Operation Tool Description Cutting Speed Tolerance Achieved
Face milling (both ends) Ø20 mm PCD face mill 350 m/min Face flatness 0.005 mm
Center drilling Ø3.0 mm solid carbide drill 80 m/min Drill position ±0.01 mm
Bore roughing Ø9.0 mm carbide drill 90 m/min Hole straightness 0.01 mm
Bore finishing Ø10.00 mm carbide reamer 15 m/min H9 tolerance, Ra 0.6 μm
Keyway rough slotting Ø2.0 mm carbide end mill 120 m/min Slot position ±0.015 mm
Keyway finishing Ø2.5 mm HSS broach 2 m/min (broaching) Slot width ±0.015 mm
Pin hole drilling (5x) Ø2.8 mm solid carbide drill 75 m/min Position ±0.015 mm
Cam slot milling Ø4.0 mm carbide ball end mill 100 m/min Slot depth ±0.02 mm
Threading (2x M4) M4 roll-form tap 8 m/min Thread position ±0.03 mm

Total cycle time was 2 minutes and 45 seconds per part, achieving a production rate of approximately 175 parts per day per machine in a single shift. With three machines running, we met the annual requirement of 120,000 units with a capacity utilization of 87%.

Tolerance Stack Analysis and Cpk Achievement

One of the most challenging technical requirements was maintaining the positional accuracy of the five pin holes relative to the keyway centerline. The keyway establishes the shear line datum for all pin tumblers, and any deviation directly affects the lock's operating precision and resistance to picking. Our process achieved a positional tolerance of ±0.015 mm for all five pin holes relative to the keyway datum, exceeding the customer's ±0.02 mm requirement.

Critical Feature Specification Measured (Cp/Cpk) Inspection Method
Bore diameter (10.0 mm) ±0.015 mm Cpk 1.58 Air gauge (3 contacts)
Pin hole #1 position (from keyway) 8.00 ±0.02 mm Cpk 1.72 CMM, 5-point circle
Pin hole #2 position 12.50 ±0.02 mm Cpk 1.65 CMM
Pin hole #3 position 17.00 ±0.02 mm Cpk 1.61 CMM
Pin hole #4 position 21.50 ±0.02 mm Cpk 1.69 CMM
Pin hole #5 position 26.00 ±0.02 mm Cpk 1.55 CMM
Bore surface finish Ra 0.8 μm max Ra 0.52-0.68 μm Profilometer
Keyway parallelism to bore 0.02 mm / 20 mm 0.008-0.015 mm Vision system

The key enabler for this precision was the single-clamping approach, which eliminated the cumulative error from part re-fixturing. Additionally, the use of a carbide reamer for the finish bore operation, combined with a floating holder, produced bore roundness within 0.004 mm, far exceeding the 0.015 mm required. Process validation over a 300-part qualification run confirmed that all Cpk values exceeded the 1.33 minimum target.

Tool Life and Process Economics

Tooling cost per part was a critical factor for achieving the target piece price of $3.80 per cylinder body. The most expensive tool was the carbide reamer at $185 each, which required re-sharpening after every 1,500 parts. By implementing a diamond-honing process for re-sharpening instead of standard grinding, we extended the reamer life to 2,500 parts between sharpening cycles.

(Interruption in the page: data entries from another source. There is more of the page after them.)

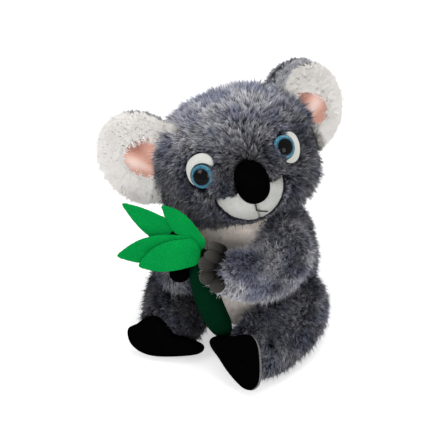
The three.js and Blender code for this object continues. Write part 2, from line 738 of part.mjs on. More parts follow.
function legs() {
  ['left', 'right'].forEach((name) => {
    const joint = legJoints[name];
    const group = bodyGroup(joint);
    const form = (grow) => limbForm(legForms[name], grow);
    const obstacles = [torsoForm(swingGap)];
    const skin = form(0).subtract(floor).subtract(form(-skinThickness).subtract(raisedFloor));
    const stuffing = form(-skinThickness - seamGap).subtract(below(skinThickness + seamGap));
    const foot = soleForm(name, 0).subtract(floor);
    const cutSkin = clearOf(skin, obstacles, joint);
    addPiece(group, `leg_skin_${name}`, cutSkin, cloths.greyFur);
    addPiece(group, `leg_stuffing_${name}`, clearOf(stuffing, obstacles, joint), cloths.fibre);
    addPiece(group, `foot_${name}`, clearOf(foot, [form(seamGap)]), cloths.blackVelvet);
  });
}

// Branch: a felt stem, open at the top, over its stuffing, with leaves stacked on that end.
const pawShares = { left: leftPawShares, right: rightPawShares };
function pawPlace(name) {
  const [x, y, z] = pawShares[name];
  return new Vector3(x * pawWidth, y * pawDepth, z * pawHeight).add(armForms[name].path.at(-1));
}
const gripPoint = pawPlace('left').add(new Vector3(-pawWidth / 2, pawDepth / 2, 0));
const stemPath = placed(stemPathShares, stemLength).map((point) => point.add(gripPoint));
const stemForm = (grow) => solid(tube({
  path: stemPath,
  wide: scaled(stemShares, stemDiameter),
  ends: stemEndShares,
  up: new Vector3(0, -1, 0),
  rows: 10,
  columns: 12,
  grow,
}), sitting);
const branchJoint = {
  pivot: gripPoint.clone().applyMatrix4(sitting),
  axis: stemPath[0].clone().sub(stemPath[2]).normalize().transformDirection(sitting),
  range: branchRange,
};

function leafForm(index, grow = 0) {
  const front = (stemShares[0] * stemDiameter) / 2 + seamGap + feltThickness / 2;
  const root = stemPath[0].clone().add(new Vector3(2 * leafStep, -leafStep * index - front, leafStep));
  const tip = new Vector3(...leafTipShares[index]).multiplyScalar(leafLength).add(root);
  const arch = new Vector3(0, -leafStep, leafStep);
  const path = [root, root.clone().lerp(tip, 0.5).add(arch), tip];
  return solid(tube({
    path,
    wide: scaled(leafWidthShares, leafWidth),
    deep: scaled(leafWidthShares.map(() => 1), feltThickness),
    ends: leafEndShares,
    up: new Vector3(0, -1, 0),
    rows: 9,
    columns: 8,
    grow,
  }), sitting);
}

// Arms: a stuffed sleeve of skin with a velour paw, whose fingers close on the branch.
function pawForm(name) {
  const side = name === 'left' ? 1 : -1;
  const middle = pawPlace(name);
  const palmPlace = new Matrix4().makeTranslation(middle);
  const palm = solid(egg(half(pawWidth, pawDepth, pawHeight), 7, 10), palmPlace);
  const fingers = fingerHeightShares.map((share) => {
    const bend = Math.sqrt(1 - (2 * share) ** 2);
    const at = ([x, y, z], reach) => {
      return new Vector3(side * pawWidth * x * reach, pawDepth * y, share * z * pawHeight).add(middle);
    };
    const knuckle = at(knuckleShares, 1);
    const tip = at(fingertipShares, bend);
    const arch = new Vector3(0, -fingerArchShare * pawDepth, 0);
    return solid(tube({
      path: [knuckle, knuckle.clone().lerp(tip, 0.5).add(arch), tip],
      wide: scaled([1, 1, 1], fingerDiameter),
      ends: fingerEndShares,
      up: new Vector3(0, 0, 1),
      rows: 5,
      columns: 7,
    }));
  });
  return fingers.reduce((all, finger) => all.add(finger), palm).transform(sitting.elements);
}

function arms() {
  const groups = {};
  ['left', 'right'].forEach((name) => {
    const joint = armJoints[name];
    const group = bodyGroup(joint);
    groups[name] = group;
    const form = (grow) => limbForm(armForms[name], grow);
    const aboveArm = [headRoom(headClearance), muzzleRoom(swingGap)];
    const obstacles = [torsoForm(swingGap), ...aboveArm, legRoom(name, swingGap)];
    if (name === 'right') obstacles.push(swept(stemForm(swingGap), armJoints.left));
    const skin = form(0).subtract(form(-skinThickness));
    const stuffing = form(-skinThickness - seamGap);
    addPiece(group, `arm_skin_${name}`, clearOf(skin, obstacles, joint), cloths.greyFur);
    addPiece(group, `arm_stuffing_${name}`, clearOf(stuffing, obstacles, joint), cloths.fibre);
    const leaves = leafTipShares.map((_, index) => swept(leafForm(index, swingGap), branchJoint));
    const stem = name === 'left' ? stemForm(swingGap) : swept(stemForm(swingGap), armJoints.left);
    const material = name === 'left' ? cloths.taupeVelour : cloths.blackVelvet;
    const paw = clearOf(pawForm(name), [form(seamGap), torsoForm(swingGap), stem]);
    const clearPaw = clearOf(paw, leaves, name === 'right' ? joint : null);
    addPiece(group, `paw_${name}`, largest(clearPaw), material);
  });
  return groups;
}

function branch(armGroup) {
  const group = bodyGroup(branchJoint, armGroup);
  const top = stemPath[0].clone().applyMatrix4(sitting);
  const block = new THREE.BoxGeometry(overrun, overrun, overrun);
  block.translate(0, 0, overrun / 2 - 2 * feltThickness);
  const cap = solid(block, facing(top, branchJoint.axis, new Vector3(0, -1, 0)));
  const obstacles = [limbForm(armForms.left, swingGap), legRoom('left', swingGap)];
  const cover = stemForm(0).subtract(stemForm(-feltThickness)).subtract(cap);
  const stuffing = stemForm(-feltThickness - seamGap).subtract(cap);
  addPiece(group, 'stem_cover', largest(clearOf(cover, obstacles)), cloths.stemFelt);
  addPiece(group, 'stem_stuffing', clearOf(stuffing, obstacles), cloths.fibre);
  leafTipShares.forEach((_, index) => {
    addPiece(group, `leaf_${index + 1}`, leafForm(index), cloths.leafFelt);
  });
}

torso();
addPiece(neckGroup, 'neck_stuffing', neckBall(0), cloths.fibre);
head();
face();
ears();
legs();
branch(arms().left);

export default koala;
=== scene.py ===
# %% [markdown]
# # A plush koala with a felt branch
# The toy is sewn from long grey pile, white pile, velvet and felt, and stuffed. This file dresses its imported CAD
# model: each cloth surface is a formula in two parameters, worked out with numpy, and the pile is made of thousands
# of narrow tapered blades that stand on those surfaces in tufts.

# %% Load the frame
import json

import bpy
import numpy as np
from mathutils import Matrix, Vector


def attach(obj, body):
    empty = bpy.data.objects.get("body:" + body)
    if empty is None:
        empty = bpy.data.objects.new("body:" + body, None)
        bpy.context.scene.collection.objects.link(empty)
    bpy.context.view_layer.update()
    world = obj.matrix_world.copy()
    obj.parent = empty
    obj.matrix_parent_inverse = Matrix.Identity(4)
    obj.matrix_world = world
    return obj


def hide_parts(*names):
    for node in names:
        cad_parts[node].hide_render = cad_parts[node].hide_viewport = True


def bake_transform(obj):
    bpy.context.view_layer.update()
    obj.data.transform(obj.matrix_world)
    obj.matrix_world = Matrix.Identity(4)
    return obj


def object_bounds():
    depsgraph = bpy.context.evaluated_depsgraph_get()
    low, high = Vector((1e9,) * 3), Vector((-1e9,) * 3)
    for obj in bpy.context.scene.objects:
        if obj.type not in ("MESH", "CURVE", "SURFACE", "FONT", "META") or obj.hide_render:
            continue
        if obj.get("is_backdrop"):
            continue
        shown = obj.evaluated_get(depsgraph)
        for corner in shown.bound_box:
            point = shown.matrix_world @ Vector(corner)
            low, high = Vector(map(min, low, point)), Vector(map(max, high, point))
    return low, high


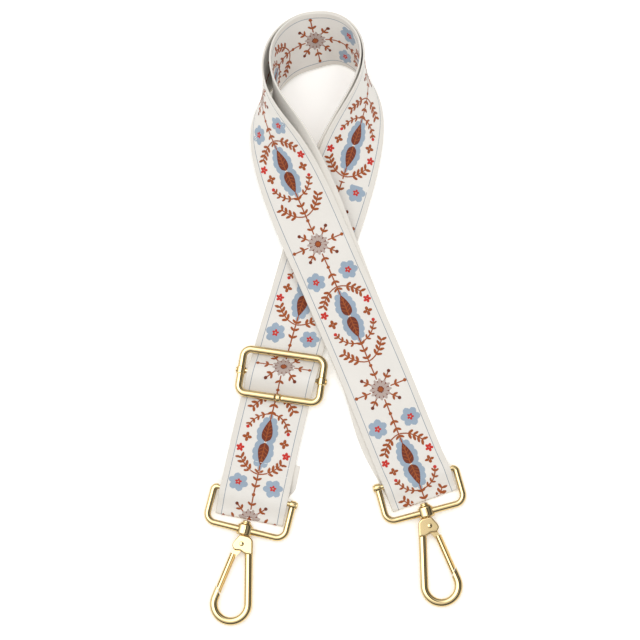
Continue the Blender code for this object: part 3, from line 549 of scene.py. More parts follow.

The HSS keyway broach required replacement after 8,000 parts due to wear on the cutting teeth. We mitigated this by implementing a broach resharpening service that restored the broach to original specifications at 60% of replacement cost, effectively reducing broaching tool cost by 35%. Overall machining cost was $1.32 per part, with material (C36000 brass) accounting for 60% of the total.

Quality Assurance and Traceability

Each cylinder body was laser-marked with a unique Data Matrix code containing the production date, machine ID, and operator number. The measurement results from the air gauge and CMM inspection were linked to this code, providing full traceability for every part shipped. Statistical process control charts monitored all critical dimensions in real time, with automatic shut-off if any dimension showed a trend approaching the control limits.

This case demonstrates that modern multi-axis CNC machining, combined with single-clamping process design, can achieve IT7 tolerances and sub-micron surface finishes on brass lock cylinder bodies at production volumes of 120,000 units per year. The elimination of operator-dependent variation through automated in-process measurement and tool offset compensation was the critical success factor in maintaining consistent quality throughout the production run.